Amati Andrea I

  • ? - 1577
  • The place and the day of his birth are unknown. He is considered to be the forefather of the luthiery tradition of Cremona. He was supposed to have been apprentice of the convert jew Giovanni Leonardo da Martinengo with his hypothetical brother Antonio, but this theory has no historical foundation and no documentary evidence. The interpretation according to which the two servants, included in Giovanni Leonardo's house in the population census of 1526, were two brothers who served as “shop boys” for the luthier is philologically stretched. Moreover, the names “Andrea” and “Antonio” were very popular in Cremona at that time and they could refer to any inhabitant of the town.
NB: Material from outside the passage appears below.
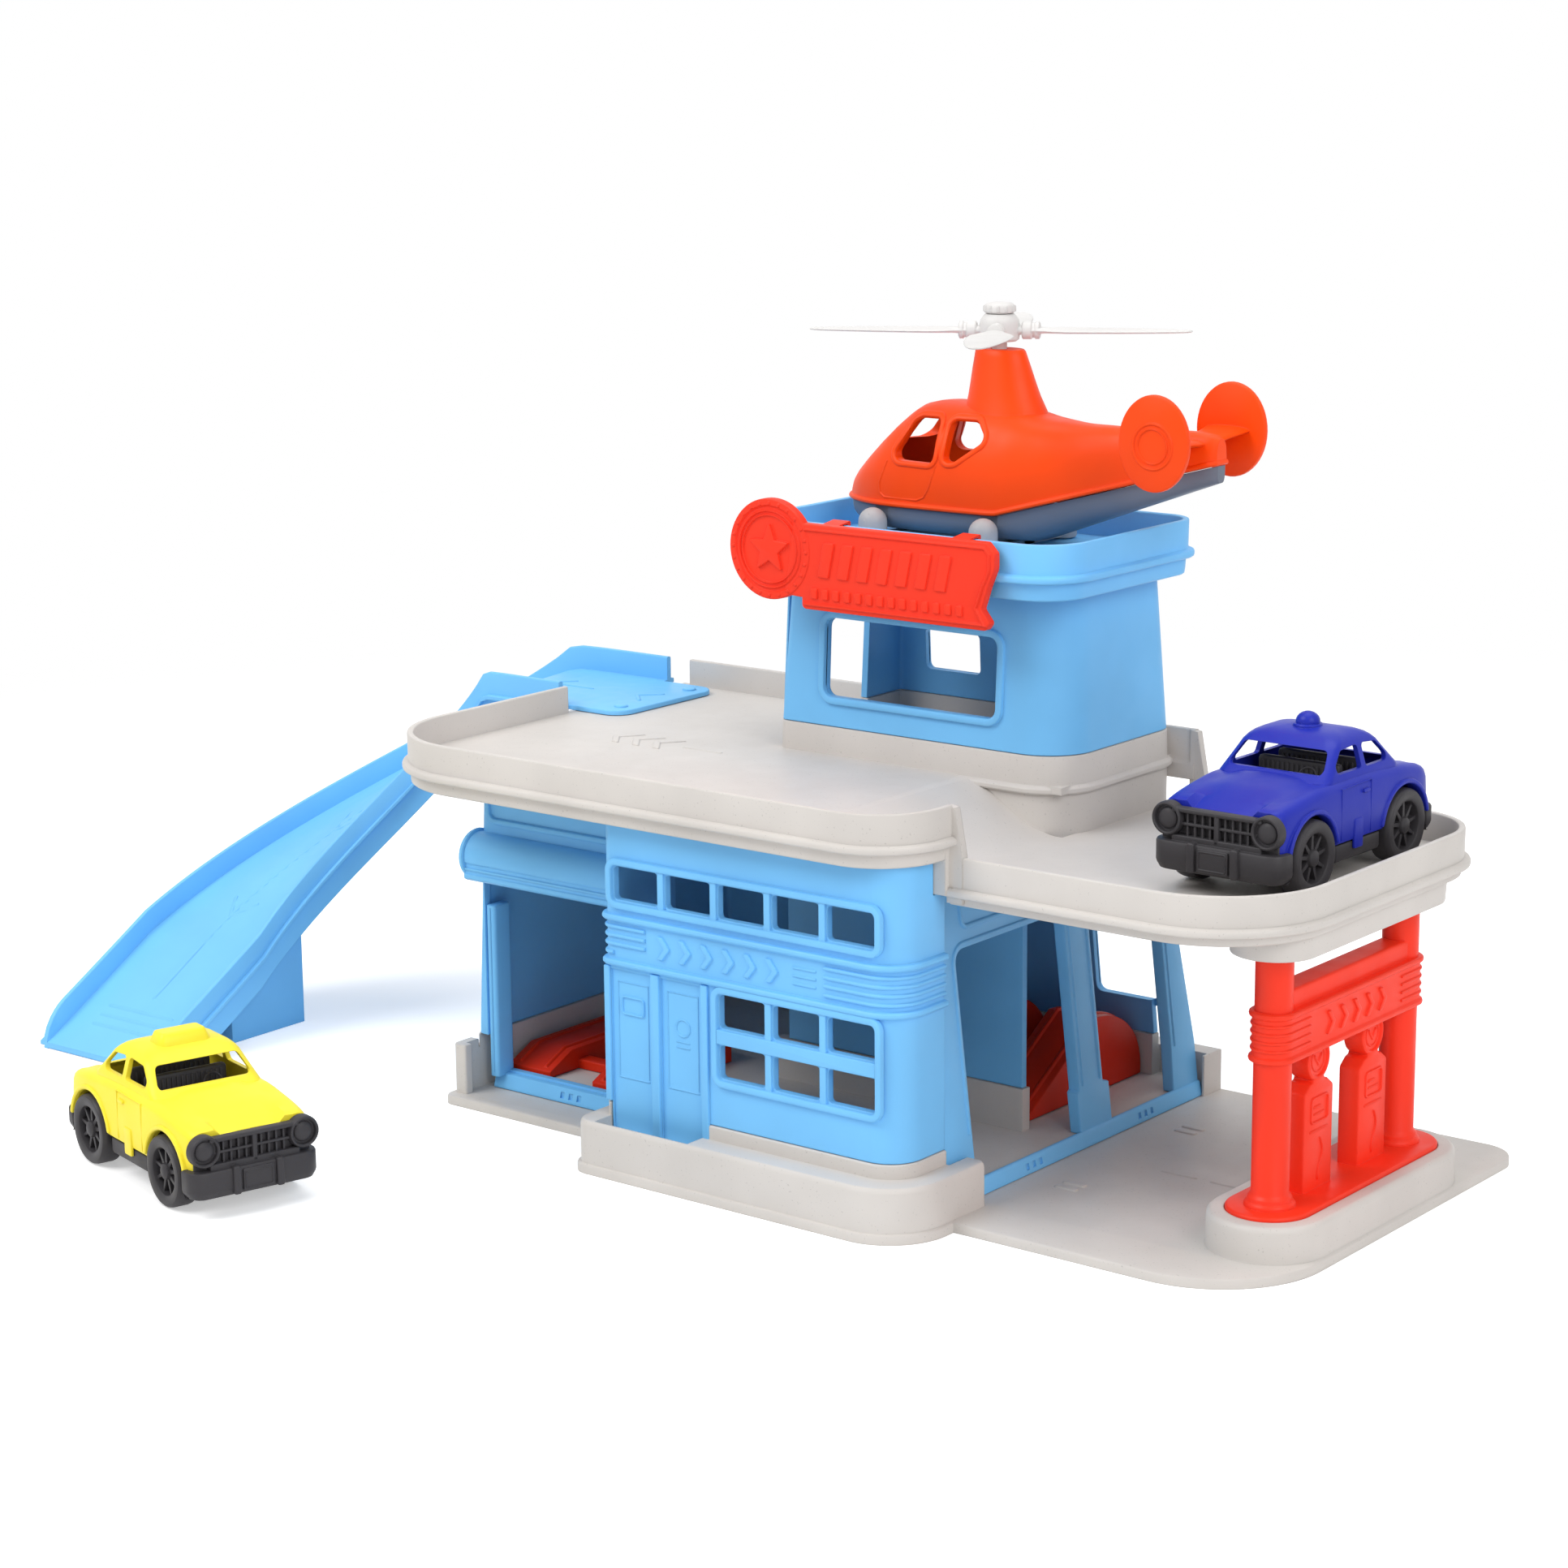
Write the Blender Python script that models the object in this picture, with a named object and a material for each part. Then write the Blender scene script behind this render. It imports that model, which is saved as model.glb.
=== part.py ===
"""Toy parking garage playset: garage with ramp, canopy and tower, a helicopter and two cars.

Sizes are in millimetres and become metres where a mesh is made. +X runs along the front to the right, +Y to the
back and +Z up. The origin is on the floor, in the middle of the ground moulding.
"""

import math

import bmesh
import bpy
from mathutils import Vector

MM = 0.001
GAP = 0.3
CUT = 60.0

# Ground moulding
TRAY_HALF_LENGTH = 197.0
TRAY_HALF_DEPTH = 117.0
APRON_SETBACK = 31.0
APRON_RADIUS = 45.0
BAY_SETBACK = 34.0
FLOOR = 4.0
FLOOR_BEVEL = 1.2
KERB_INSET = 1.5
ROOM_FLOOR = 9.5
SLAB = 3.0
FLOOR_RIB = 4.0
KERB_HEIGHT = 21.5
KERB_LEDGE = 13.0
KERB_SIDE_LEDGE = 4.0
KERB_LEFT = -97.0
KERB_RIGHT = 67.0
KERB_RADIUS = 26.0
KERB_END = -60.0
KERB_WALL = 2.5
RISER_HEIGHT = 27.0
RISER_PROUD = 0.8
RISER_THICKNESS = 5.0
KERB_POST = 25.0
POST_WIDTH = 7.5
STEP_HEIGHT = 8.0
THRESHOLD = 16.0
STEP_LEFT = -85.0
STEP_RIGHT = -38.0
ISLAND_RADIUS = 24.6
ISLAND_HEIGHT = 17.8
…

Andrea Amati lived in Cremona, in Saint Helen parish, until 1539, when he rent a house in the Cutlers Street in Saints Faustino and Giovita parish, where he lived and worked. Among the many instruments ascribed to him, there are some patterned with emblems and mottos of Charles IX, King of France from 1560 to 1574. Those instruments were supposed to be part of the collection called “Les violons du Roi” (“The King's Violins”), but it has been proved that this name referred to the musicians of the orchestra, not to their instruments (cf. “Les violons de Charles IX": 1. François Lesure, La commande à Andrea Amati: parcours d'une légende obstinée. 2. Karel Moens, Analyse des instruments conservée. In: Musique Image Instruments, 5, 2003, whose theories are refuted by several publications). He was buried in Saint Domenico's Church on the 24th of December 1577. His sons Antonio and Gerolamo carried on together with the activity of their father's atelier.